If you’re in a city with multi-stream recycling, you’re in luck. Whether crushed or not, you’re fine to recycle them in any way you want.
So what should you do about your cans in question? First, you can determine what kind of curbside recycling program operates in your neighbourhood. It’s pretty easy. If you’re throwing your separated glass, paper, and plastic together in one bin at the curb, you’re participating in a single-stream program.
And if it isn’t obvious already, it’s as simple as making sure you don’t attempt to crush or flatten cans as you throw them into the recycling bin. Again, if you’re single-stream or just unsure, err on the side of caution and leave them uncrushed. A dent is probably fine (they don’t need to be pristine), but resist the urge to crush.
Comments
2 responses to “Don’t Crush Cans Before Recycling Them”
So crushed cans are a bad idea – except when they’re not?
highly likely US generated content republished in AU. Most, if not all, of the recycling centres that form part SA’s great recycling system from the 70s, will accept cans in any condition.

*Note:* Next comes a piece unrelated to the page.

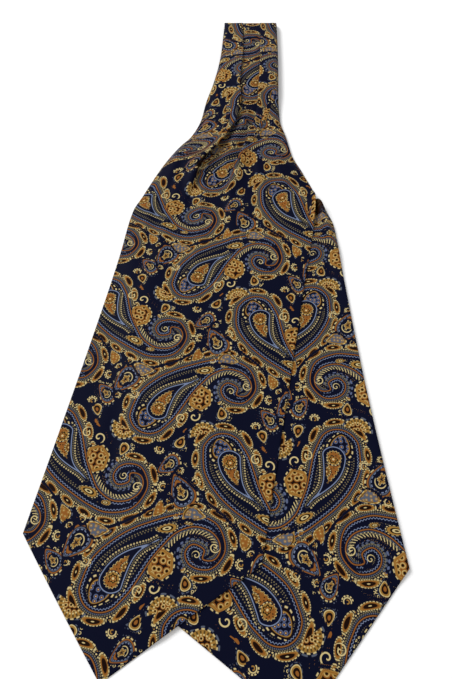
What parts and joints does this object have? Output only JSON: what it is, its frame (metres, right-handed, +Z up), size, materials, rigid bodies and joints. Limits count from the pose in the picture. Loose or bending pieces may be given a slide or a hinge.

Most people who recycle a lot, have a “can crusher” from Bunnings (https://www.bunnings.com.au/morgan-heavy-gauge-steel-can-crusher_p4520263) for that exact purpose.
Here in NSW, cans that you intend to get the deposit back on cannot be crushed, as the return and Earn machines don’t accept crushed cans (https://returnandearn.org.au/how-it-works/containers/).
The information above may be useful for some in relation to their home recycling, but I’ve not seen any “multi- or dual-stream recycling” in Australia. Council’s hanve enough issues picking up the rubbish already without having more trucks for different bin types.